Detailed Analysis and Course of Action

  • Two different types of variances were discovered.
  • Variances that balanced themselves out exactly in two or three-month cycles.
  • Variances that were highly variable and increased over time.

Half the variances balanced out exactly in two or three months. Analysis of production showed that not all items produced were ready to ship upon completion, due to quality issues. Closing the production orders prematurely caused improper financial reporting of manufacturing. Therefore:

  • Upon completion of the printing job, good product was shipped, but unapproved items were moved to a holding area for correction. The production team closed the production order. The ERP system calculated a significant material loss when raw materials used were compared to the much smaller quantity of approved finished goods. The result was a significant financial write-off as scrap.
  • When the remainder finally cleared through QC, they went back into inventory at zero cost, having already been written off. This resulted in significantly increased profitability.
  • c) The fix was to leave production orders open till the final items had cleared QC, with a greater priority given to product correction. With all good inventory being posted prior to closing the order, the system accurately calculated the proper COGS for each item.

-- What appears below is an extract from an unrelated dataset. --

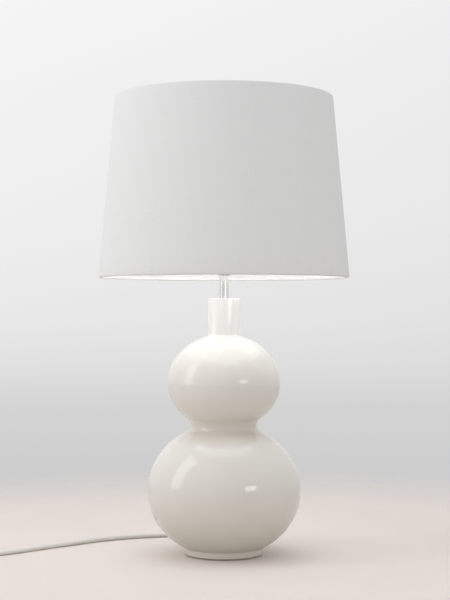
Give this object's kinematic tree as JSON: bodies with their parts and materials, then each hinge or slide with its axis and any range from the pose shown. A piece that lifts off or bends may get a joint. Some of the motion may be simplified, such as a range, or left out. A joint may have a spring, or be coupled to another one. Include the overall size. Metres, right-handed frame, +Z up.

The remaining variances were the result of differences between the estimates and actual production costs. A variety of production problems were the cause.

  • The estimator stated that their estimates were always accurate. The IT department clarified that the estimate became the standard cost, so any variances weren’t seen in individual product COGS, they were seen in overall manufacturing variances.
  • Manufacturing variances were caused by a variety of factors, but the summary GL postings didn’t provide an answer. A weekly list of each product sold was matched to the actual manufacturing cost of each lot. This information was available from their ERP System.
  • Initial variances were calculated at between 15% and 35% per lot run, which in many cases exceeded the planned margin. Each production lot was scrutinized to determine the specific cause(s) of the variance.
  • Primary reasons for the variances included – Production on the third shift; excessive set-up time; slow press run rate; broken printing plates; slow response time from QC in verification of pre-press samples.
  • Issues were brought to the Production Manager and the Team Leads on each press. Responsibility for production was then assigned by the Production Manager to the Team Leads. A weekly production variance report was reviewed with the Production Manager and the Team Leads. Production cost variances were reduced to less than 5% in 90 days.

Financial statements tell what is happening on the production floor. If the detail isn’t sufficient to identify what needs to be fixed, a deeper analysis of the financial impact of company operations will identify where the problems lie. In some cases, the fault is in carelessness on the production floor, causing wasted raw materials, or wasted time. In other cases, the cause is procedural, where production posting doesn’t accurately reflect available product and thereby impact the company’s financial results.

The astute business owner doesn’t just look at the top line and the bottom line to determine the success of the company but reviews the accompanying analysis to see if expectations are met. The key for many companies is management by exception. Set standards and guidelines for financial and operational performance. Certainly, strive to improve. But exceptions to standard results need to be scrutinized and resolved, or the exceptions become standard practice – and quality and profitability suffer.